1. Fanfare Is The First Move

This mistake is way too common. Leaders of the organization put a lot of emphasis in announcing change with a lot of fanfare. There’s an employee party with t-shirts and wristbands with the next big slogan on them. Leaders launch the new initiative with much enthusiasm and energy. Meanwhile, employees are drinking the punch, listening to the band and eating the finger food. They are also thinking about how long this latest thing will last before they are asked to gather for yet another launch with new fanfare? What may be obvious to some at the top may not be obvious to the pivotal players on the front line. Too much celebration and not enough creation of a strong sense of urgency for the right reasons causes a culture shift movement to lose all its momentum before it even has a chance of taking hold and succeeding.

2. The Boondoggle Retreat

Creating an effective case for change is not easy. It takes deep strategic thinking. The reasons for change do not appear quickly; neither does the plan for change or the long-term way to implement effectively. It also must take place in this order, as the best change plan in the universe won’t have a chance if you don’t have good strategic reasons for taking it to a new destination, followed by a plan for the change and execution. In addition, the buy-in must take place from all the people at the retreat. It cannot be “just because the boss says this is what we are doing.” Going away for a couple of days for a retreat that has an agenda of the boss merely rolling out their plan with the expectation of everyone else just falling into line has very little chance of succeeding. There’s nothing wrong with the executive team going away for a fun time, this helps with camaraderie and team building, but that should be the focus of the activity. If the focus is to figure out the future cultural direction of the organization, that should be the focus. Properly conducting a strategic retreat requires a focused agenda and participation from all.

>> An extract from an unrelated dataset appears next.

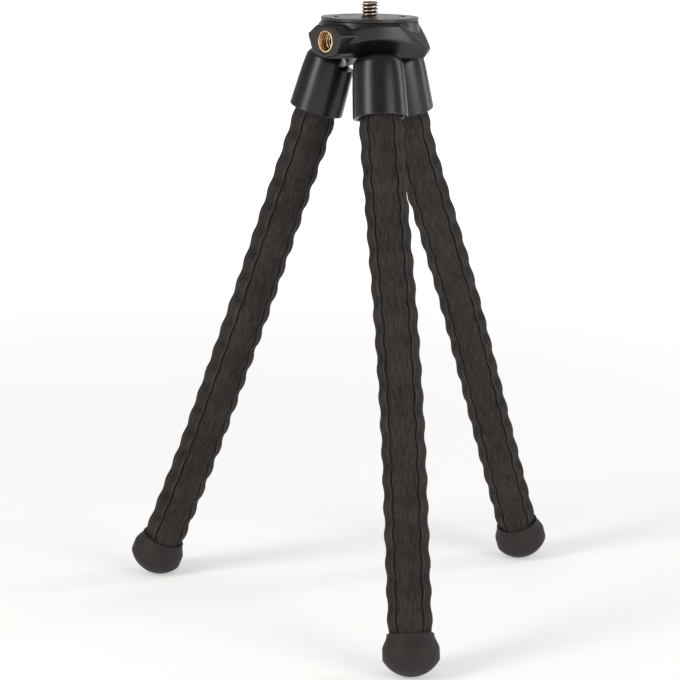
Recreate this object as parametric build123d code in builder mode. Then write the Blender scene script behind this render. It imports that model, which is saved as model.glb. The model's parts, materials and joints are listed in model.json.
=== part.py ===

3. Employees Are Asked To Go First

This typically occurs when executives are acting more like managers rather than leaders. They use management tools from their skill set rather than the leadership ones. They try to manage the culture change initiative as they would a financial resource or a technical resource. Resources of the human kind must be led, not managed. Some of these leadership tools might be communication and storytelling. These types of tools require the leaders of the organization to go first and provide the models for front line employees to follow. When culture change initiatives are handed down as announcements rather than real-life models, not only are you ignoring the current organizational climate but you are expecting a “do as I say, not as I do” result.